Зов воли! Твой сладостный яд унаследовали они как роковую
Зов воли! Твой сладостный яд настигает внезапно, и обесцениваются трезвые устои налаженной приспособленности, их бремя распадается, как карточный домик. Казавшиеся здравыми цели и ценности превращаются в прах. И только зов воли повелевает созревшим разумом.
Повезло Педе. Из военного духового училища прибыл маэстро за талантами. Вскрыли пианино. Маэстро, губатый, обрюзгший старшина в мятом кителе, торкал пальцами-сосисками в клавиши и вопрошал:
— Сколько?… Какие? … Повтори! …
На бледного, дрожащего Педю было жалко смотреть. Я и не подозревал, что он может так волноваться. Он торопился с ответами, сбивался, а под конец пустил слезу и жалостливо пролепетал:
— Еще разок испытайте?! Я знаю, просто смущаюсь. Я и петь умею. Может послушаете? Возьмите, не пожалеете!
Старшина хлестанул по клавишам всей пятерней что-то бравурное, хлопнул крышкой и заключил:
— Не блеск. Так, на троебанчик … Но, пожалуй, беру! Собирайся!
ДПР распрощался со всеми своими признанными знаменитостями. Из косячка разбитных шестерок, верных выкормышей Николы, уцелел один Дух.
Ряды старожилов заметно измельчали. Процеженные сквозь возрастное сито остатки старшей группы обрастали пополнением. Как мотыльков с опаленными огнем крылышками, сносило к нам опаленную временем молодь. Четырнадцатилетних больше не присылали. Понавезли много детей почти ясельного возраста. Брат перебрался спать ко мне.
Среди новичков я нередко отличал соплеменников, но тяга к сближению подавлялась страхом пробудить подозрительность и неприязнь группы, вызвать всплеск открытой вражды. Я сторонился сомнительных физиономий и фамилий, покорно, в одиночестве волоча привычное бремя неправедного отщепенца.
Скоротечны летние дни ущербного северного лета. Августовская теплынь внезапно ломается. Сквозь невидимую небесную щель прорывается безобидный свеженький сквознячок. Спрятавшись за серую поволоку облаков и нудную морось, он рыщет окрест, шершавит водную гладь, будоражит и треплет густую листву, теребит травы. Осень и не мерещится. Не впервой наползает ненастье, занявшийся дождишко кропит землю, вызванивает по лужам. Разбегутся тучи, выкатит солнышко, и спастись от его жарких лучей можно будет только в реке.
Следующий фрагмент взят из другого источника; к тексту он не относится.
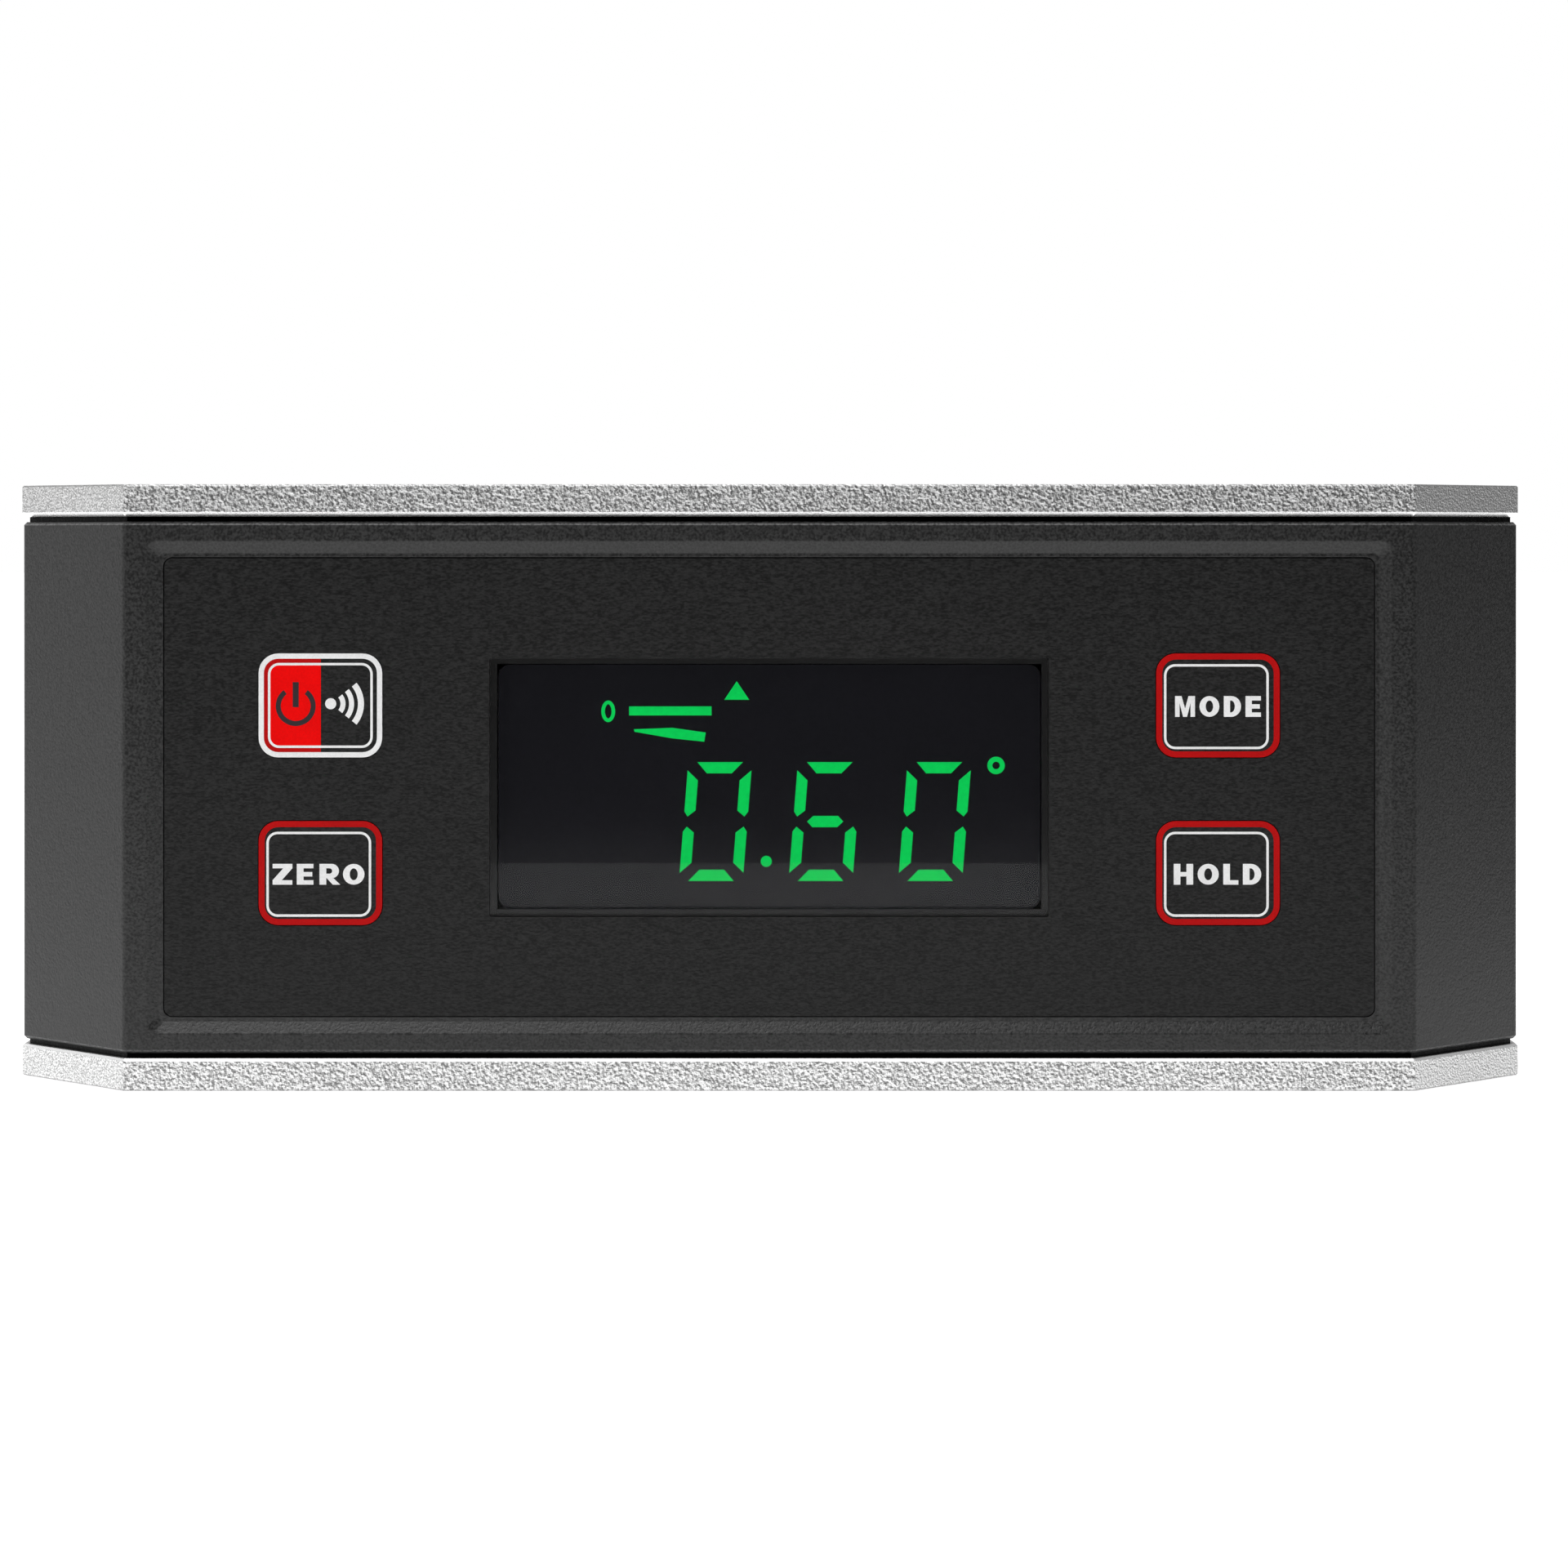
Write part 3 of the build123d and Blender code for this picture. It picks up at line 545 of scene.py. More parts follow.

И дождик стихает, встрепанные облака исчезают вдали, но на берег не хочется — прохладно. Может быть воздух прогреется, и мелкая заводь неудержимо поманит нас? И становится тепло, и мы подаемся к пустынной отмели, топчем подсохшую сверху пыль и липкую траву. Но купаться не тянет — не жарко. Свеженький сквознячок поласкал поверхность реки, посек ее стылыми струями и — пусть солнышко ярится — возвращения ласковых дней не жди. Вода потеряла манящую теплоту, зябко струится мимо, отливая ртутными бликами.